WASHINGTON — President Donald Trump is keeping up his attacks on Federal Reserve Chairman Jerome Powell, saying he “made” Powell but now would like to trade him in for Mario Draghi, the head of the European Central Bank.

In an interview on the Fox Business Network, Trump said Wednesday “we should have Draghi” instead of Powell because of Draghi’s announcement last week that he was prepared to provide more stimulus if necessary to support the lagging European economy.

Trump said that in contrast, Powell was “sucking (money) like from a vacuum cleaner,” a reference to the Fed’s efforts to lower its holdings of Treasury bonds.

The president said of Powell, “Here’s a guy nobody ever heard of him before and now, I made him and he wants to show how tough he is.”

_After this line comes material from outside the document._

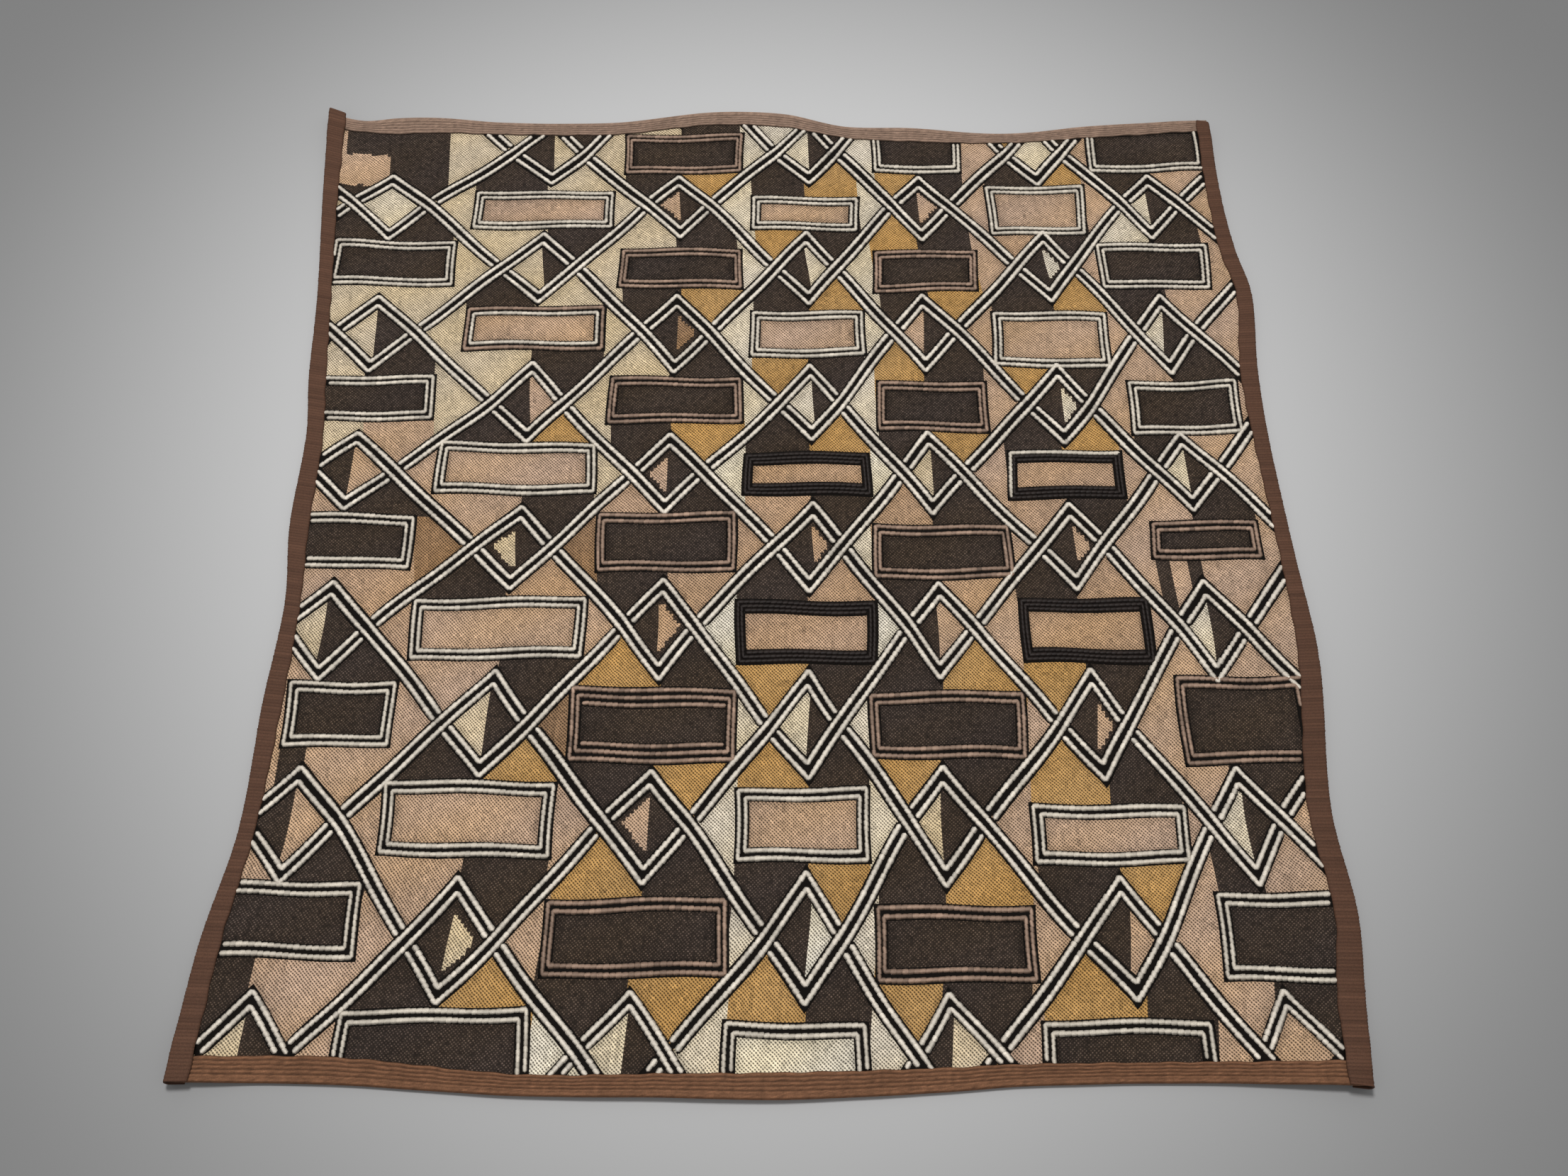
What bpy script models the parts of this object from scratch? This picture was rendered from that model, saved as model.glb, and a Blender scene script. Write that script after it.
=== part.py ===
"""Kuba raffia cloth: an embroidered panel with four folded strips round its edges.

The cloth lies face up on the floor, its lower edge towards -Y. The origin is on the
floor, under the middle of the bounding box. Sizes and tables here are millimetres,
and points are turned to metres when they are placed.
"""

import math
from bisect import bisect_right
from collections import namedtuple

import bmesh
import bpy
from mathutils import Matrix, Vector

NAME = "kuba_raffia_cloth"
MM = 0.001

# The cloth as it was cut, before its edges pulled out of true
WIDTH = 570.0
LENGTH = 610.0
PANEL_THICK = 1.5
HEM_THICK = 1.05
STRIP_THICK = 1.0
GAP = 0.3
FLOOR_GAP = 0.2

# A strip folds round the panel's edge and lifts it by its own thickness
UNDER_WIDTH = 9.0
FOLD_RADIUS = HEM_THICK / 2 + GAP
PANEL_INSET = STRIP_THICK + FOLD_RADIUS
SEAT = STRIP_THICK + GAP + FLOOR_GAP
SHELF = 17.0
RAMP = 30.0
RAMP_STEPS = 3
GRID = 19.0
FOLD_STEPS = 4

# Lengthwise ribs of the top and bottom strips: share of the thickness across one rib
RIBS = 5
RIB_SHAPE = (0.45, 0.95, 0.95)
PLAIN_STEPS = 2

# Each edge as it lies: place along it, its outer line, and the width of strip that shows
Station = namedtuple("Station", "along edge width")
LEFT = [
    Station(-305, -288, 12), Station(-240, -283.5, 11), Station(-180, -273, 9),
    Station(-110, -271, 11), Station(-50, -267.5, 9), Station(0, -272, 11.5),
    Station(60, -271, 10.5), Station(100, -275, 11), Station(160, -278, 9),
    Station(240, -285, 10), Station(305, -289, 12),
]
RIGHT = [
    Station(-305, 284, 12), Station(-260, 288.5, 14), Station(-220, 291.5, 12),
    Station(-165, 286.5, 12.5), Station(-80, 293, 11.5), Station(-20, 290, 9),
    Station(60, 286, 9.5), Station(110, 286, 11), Station(165, 289.5, 9.5),
    Station(200, 284, 10), Station(240, 281, 9), Station(305, 280, 9),
]
TOP = [
    Station(-285, 309, 12), Station(-262, 303.5, 10), Station(-240, 307.5, 14),
    Station(-210, 307.5, 13), Station(-170, 303.5, 10.5), Station(-100, 303.5, 10.5),
    Station(-40, 311, 10.5), Station(10, 310, 11), Station(50, 300, 10),
    Station(90, 299, 12), Station(150, 294, 8.5), Station(210, 300, 10),
    Station(285, 304, 9.5),
]
BOTTOM = [
    Station(-285, -309, 12), Station(-210, -309.5, 12.8), Station(-120, -315, 10),
    Station(-50, -316, 11), Station(5, -317, 12.5), Station(80, -313.5, 11.5),
    Station(120, -310.5, 10.5), Station(200, -309, 10), Station(285, -311, 12),
]

# One frame for each edge, all turned the same way: outward is on the left of along
Edge = namedtuple("Edge", "name along outward half_span half_depth stations ribbed")
EDGES = [
    Edge("top", Vector((1, 0)), Vector((0, 1)), WIDTH / 2, LENGTH / 2, TOP, True),
    Edge("bottom", Vector((-1, 0)), Vector((0, -1)), WIDTH / 2, LENGTH / 2, BOTTOM, True),
    Edge("left", Vector((0, 1)), Vector((-1, 0)), LENGTH / 2, WIDTH / 2, LEFT, False),
    Edge("right", Vector((0, -1)), Vector((1, 0)), LENGTH / 2, WIDTH / 2, RIGHT, False),
]

# How far a side strip's cut end runs past the end strip's fold, at its outer and inner side
CornerEnd = namedtuple("CornerEnd", "outer inner")
CORNER_ENDS = {
    ("left", "top"): CornerEnd(3.0, 1.5),
    ("left", "bottom"): CornerEnd(0.5, 0.0),
    ("right", "top"): CornerEnd(-3.5, 0.5),
    ("right", "bottom"): CornerEnd(1.0, -0.5),
}

# Where an edge lifts a little off the floor, and how far in from the edge that reaches
Lift = namedtuple("Lift", "edge along reach height")
LIFTS = [
    Lift("top", -20, 75, 1.6), Lift("top", 235, 70, 1.2), Lift("bottom", -40, 150, 1.8),
    Lift("bottom", 275, 90, 2.2), Lift("left", 290, 80, 1.8), Lift("left", -60, 100, 1.2),
    Lift("left", -300, 70, 1.4), Lift("right", -100, 110, 2.0), Lift("right", 165, 90, 1.2),
]
LIFT_DEPTH = 45.0

# The embroidery is thicker in some places than in others
LOFT_SHARE = 0.2
LOFT_WAVE_X = 83.0
LOFT_WAVE_Y = 102.0

RAFFIA = (0.34, 0.23, 0.13, 1.0)
BROWN = (0.15, 0.07, 0.04, 1.0)


def clear_scene():
    """Remove every object that is already there."""
    for old in list(bpy.data.objects):
        bpy.data.objects.remove(old, do_unlink=True)


def smooth(share):
    """Ease from 0 to 1 with level ends."""
    share = min(max(share, 0.0), 1.0)
    return share * share * (3 - 2 * share)


def follow(stations, along, column):
    """Read one column of an edge table on a smooth curve through its stations."""
    places = [station.along for station in stations]
    values = [getattr(station, column) for station in stations]
    along = min(max(along, places[0]), places[-1])
    here = min(bisect_right(places, along), len(places) - 1) - 1

    def slope(index):
        before = max(index - 1, 0)
        after = min(index + 1, len(places) - 1)
        return (values[after] - values[before]) / (places[after] - places[before])

    span = places[here + 1] - places[here]
    share = (along - places[here]) / span
    start = (1 + 2 * share) * (1 - share) ** 2 * values[here]
    end = (3 - 2 * share) * share ** 2 * values[here + 1]
    leave = share * (1 - share) ** 2 * span * slope(here)
    arrive = (share - 1) * share ** 2 * span * slope(here + 1)
    return start + end + leave + arrive


def edge_depth(edge, x, y):
    """Distance of a point of the straight cloth in from one edge."""
    return edge.half_depth - edge.outward.dot(Vector((x, y)))


def edge_place(edge, x, y):
    """Place of a point along an edge, as that edge's table counts it."""
    return abs(edge.along.x) * x + abs(edge.along.y) * y


def lift(x, y):
    """Height that the uneven edges add to the whole cloth at this point."""
    height = 0.0
    edges = {edge.name: edge for edge in EDGES}
    for row in LIFTS:
        edge = edges[row.edge]
        fade = max(1 - edge_depth(edge, x, y) / LIFT_DEPTH, 0.0) ** 2
        offset = (edge_place(edge, x, y) - row.along) / row.reach
        height += row.height * fade * smooth(1 - abs(offset))
    return height


def lay(x, y, z):
    """Turn a point of the straight cloth into its place on the uneven one, in metres."""
    across = x / WIDTH + 0.5
    up = y / LENGTH + 0.5
    left = follow(LEFT, y, "edge") + WIDTH / 2
    right = follow(RIGHT, y, "edge") - WIDTH / 2
    bottom = follow(BOTTOM, x, "edge") + LENGTH / 2
    top = follow(TOP, x, "edge") - LENGTH / 2
    moved_x = x + left + (right - left) * across
    moved_y = y + bottom + (top - bottom) * up
    return Vector((moved_x, moved_y, z + lift(x, y))) * MM


def seat(depth):
    """Share of a strip's thickness that lifts the panel at this depth from an edge."""
    return 1 - smooth((depth - SHELF) / RAMP)


def underside(x, y):
    """Height of the panel's underside, which the strips below its edges lift."""
    return SEAT * (seat(WIDTH / 2 - abs(x)) + seat(LENGTH / 2 - abs(y)))


def grid_lines(half_length, first_depth):
    """Places of the grid lines across the cloth: shelf, ramp, even middle, and back."""
    depths = [first_depth, SHELF]
    depths += [SHELF + RAMP * step / RAMP_STEPS for step in range(1, RAMP_STEPS)]
    start = half_length - SHELF - RAMP
    steps = round(2 * start / GRID)
    middle = [start * (2 * step / steps - 1) for step in range(steps + 1)]
    margin = [half_length - depth for depth in depths]
    return [-place for place in margin] + middle + margin[::-1]


def material(name, colour):
    """A matt raffia finish of one colour."""
    finish = bpy.data.materials.new(name)
    finish.use_nodes = True
    shader = finish.node_tree.nodes["Principled BSDF"]
    shader.inputs["Base Color"].default_value = colour
    shader.inputs["Roughness"].default_value = 0.85
    shader.inputs["Metallic"].default_value = 0.0
    return finish


def cloth_piece(name, columns, rows, place, thickness, colour, collection):
    """Make a closed cloth piece: a grid that a function places, thickened outwards.

    place(column, row) gives a point in metres and the share of the thickness there.
    """
    mesh = bpy.data.meshes.new(name)
    grid = bmesh.new()
    bmesh.ops.create_grid(grid, x_segments=columns, y_segments=rows, size=0.5)
    shares = grid.verts.layers.deform.verify()
    for vert in grid.verts:
        column = round((vert.co.x + 0.5) * columns)
        row = round((vert.co.y + 0.5) * rows)
        vert.co, vert[shares][0] = place(column, row)
    grid.to_mesh(mesh)
    grid.free()
    mesh.shade_smooth()
    mesh.materials.append(material(name + "_raffia", colour))
    piece = bpy.data.objects.new(name, mesh)
    collection.objects.link(piece)
    piece.vertex_groups.new(name="thickness")
    solidify = piece.modifiers.new("Thickness", "SOLIDIFY")
    solidify.thickness = thickness * MM
    solidify.offset = 1.0
    solidify.vertex_group = "thickness"
    return piece


def make_panel(collection):
    """The embroidered raffia sheet, flat in the middle and lifted by the strips."""
    xs = grid_lines(WIDTH / 2, PANEL_INSET)
    ys = grid_lines(LENGTH / 2, PANEL_INSET)

    def place(column, row):
        x, y = xs[column], ys[row]
        wave = math.sin(math.tau * x / LOFT_WAVE_X) * math.sin(math.tau * y / LOFT_WAVE_Y)
        inside = (1 - seat(WIDTH / 2 - abs(x))) * (1 - seat(LENGTH / 2 - abs(y)))
        loft = PANEL_THICK * (1 - LOFT_SHARE * (0.5 + 0.5 * wave))
        thickness = HEM_THICK + (loft - HEM_THICK) * inside
        return lay(x, y, underside(x, y)), thickness / PANEL_THICK

    return cloth_piece("panel", len(xs) - 1, len(ys) - 1, place, PANEL_THICK, RAFFIA, collection)


def strip_section(ribbed):
    """The strip's inner face from its shown edge round the fold to its hidden edge.

    Each point is (part, share, thickness share), where share runs from 0 to 1 within
    the upper wall, the fold or the lower wall.
    """
    shape = RIB_SHAPE * RIBS if ribbed else (1.0,) * PLAIN_STEPS
    section = [("upper", step / len(shape), share) for step, share in enumerate(shape)]
    section += [("fold", step / FOLD_STEPS, 1.0) for step in range(FOLD_STEPS + 1)]
    section.append(("lower", 1.0, 1.0))
    return section


def strip_end(edge, along, depth):
    """How far a side strip's end is moved past the end strip's fold."""
    side = "top" if along * edge.along.y > 0 else "bottom"
    end = CORNER_ENDS[edge.name, side]
    return end.outer + (end.inner - end.outer) * min(max(depth / SHELF, 0.0), 1.0)


def make_strip(edge, collection):
    """One strip folded over an edge of the panel, or of the panel and the end strips."""
    section = strip_section(edge.ribbed)
    end_depth = PANEL_INSET if edge.ribbed else 0.0
    lines = grid_lines(edge.half_span, end_depth)

    def heights(x, y):
        """Inner faces of the lower and the upper wall at a point."""
        under = underside(x, y)
        if edge.ribbed:
            return under - GAP, under + HEM_THICK + GAP
        lap = min(max(1 - (LENGTH / 2 - abs(y) - SHELF) / (RAMP / RAMP_STEPS), 0.0), 1.0)
        return SEAT - GAP, under + HEM_THICK + GAP + lap * (GAP + STRIP_THICK)

    def place(column, row):
        along = lines[column]
        part, share, thickness_share = section[row]
        x, y = edge.along * along + edge.outward * edge.half_depth
        width = follow(edge.stations, edge_place(edge, x, y), "width")
        if part == "upper":
            depth = width + (PANEL_INSET - width) * share
        elif part == "fold":
            depth = PANEL_INSET - FOLD_RADIUS * math.sin(math.pi * share)
        else:
            depth = UNDER_WIDTH
        if not edge.ribbed and column in (0, len(lines) - 1):
            along += math.copysign(strip_end(edge, along, depth), along)
        x, y = edge.along * along + edge.outward * (edge.half_depth - depth)
        low, high = heights(x, y)
        raised = {"upper": 1.0, "fold": 0.5 + 0.5 * math.cos(math.pi * share), "lower": 0.0}
        return lay(x, y, low + (high - low) * raised[part]), thickness_share

    name = "binding_" + edge.name
    return cloth_piece(
        name, len(lines) - 1, len(section) - 1, place, STRIP_THICK, BROWN, collection
    )


def centre_on_floor(pieces):
    """Bring the middle of the whole cloth's box over the origin, its lowest point to 0."""
    graph = bpy.context.evaluated_depsgraph_get()
    corners = [Vector(corner) for piece in pieces for corner in piece.evaluated_get(graph).bound_box]
    low = [min(corner[axis] for corner in corners) for axis in range(3)]
    high = [max(corner[axis] for corner in corners) for axis in range(3)]
    move = Matrix.Translation((-(low[0] + high[0]) / 2, -(low[1] + high[1]) / 2, -low[2]))
    for piece in pieces:
        piece.data.transform(move)


def main():
    """Build the cloth."""
    clear_scene()
    collection = bpy.data.collections.new(NAME)
    bpy.context.scene.collection.children.link(collection)
    pieces = [make_panel(collection)]
    pieces += [make_strip(edge, collection) for edge in EDGES]
    centre_on_floor(pieces)


main()
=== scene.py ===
"""Looks of a kuba raffia cloth that lies face up on a pale floor.

The embroidered panel is one sheet, coloured stitch by stitch from a chart
of its lattice. The dark beds and the stem stitches of the lines lie on it, and four
ribbed strips are folded round its edges. The model is in metres. Tables and pattern
sizes are millimetres on the cloth, +y towards its top edge.
"""

import logging
import math
from dataclasses import dataclass, field
from enum import Enum
from typing import NamedTuple

import bpy
import numpy as np
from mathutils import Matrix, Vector

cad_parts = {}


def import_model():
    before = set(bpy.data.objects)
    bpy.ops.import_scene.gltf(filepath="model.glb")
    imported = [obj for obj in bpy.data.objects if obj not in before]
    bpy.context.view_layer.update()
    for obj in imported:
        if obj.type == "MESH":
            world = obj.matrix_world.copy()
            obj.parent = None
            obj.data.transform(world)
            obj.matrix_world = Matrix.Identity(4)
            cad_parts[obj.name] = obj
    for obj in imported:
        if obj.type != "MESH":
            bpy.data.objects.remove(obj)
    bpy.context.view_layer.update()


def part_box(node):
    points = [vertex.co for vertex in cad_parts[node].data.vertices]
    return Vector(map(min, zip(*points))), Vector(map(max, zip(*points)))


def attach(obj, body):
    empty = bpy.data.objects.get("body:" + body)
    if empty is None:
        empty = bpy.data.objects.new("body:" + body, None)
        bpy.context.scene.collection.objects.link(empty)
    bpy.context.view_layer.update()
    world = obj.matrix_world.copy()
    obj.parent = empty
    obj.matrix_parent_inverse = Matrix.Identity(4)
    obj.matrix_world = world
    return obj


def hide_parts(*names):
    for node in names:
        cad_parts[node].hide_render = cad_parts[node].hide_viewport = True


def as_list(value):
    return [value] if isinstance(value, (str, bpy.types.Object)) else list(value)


MM = 0.001
RIM_STEPS = 1201
CLOSE = 1e-6
Array = np.ndarray
Chance = np.random.Generator
Pair = tuple[float, float]
Node = bpy.types.Node
Socket = bpy.types.NodeSocket
Tree = bpy.types.NodeTree
log = logging.getLogger("cloth")


# The cloth's outline


class Station(NamedTuple):
    """A place along an edge, the edge's line there, and the width of strip that shows."""

    along: float
    edge: float
    width: float


def stations(*rows: tuple[float, float, float]) -> tuple[Station, ...]:
    """An edge's table, from its rows."""
    return tuple(Station(*row) for row in rows)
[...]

Trump selected Powell to be Fed chairman after deciding not to nominate Janet Yellen for a second four-year term. Powell, a Republican, had been nominated to the Fed’s seven-member board by Barack Obama,

Powell took over as chairman in February 2018. As the Fed kept raising interest rates last year, Trump increased his criticism of the central bank and Powell. Trump has complained that last year’s four rate hikes sent the stock market into a nose-dive in December as investors feared the Fed’s tightening could push the country into a recession.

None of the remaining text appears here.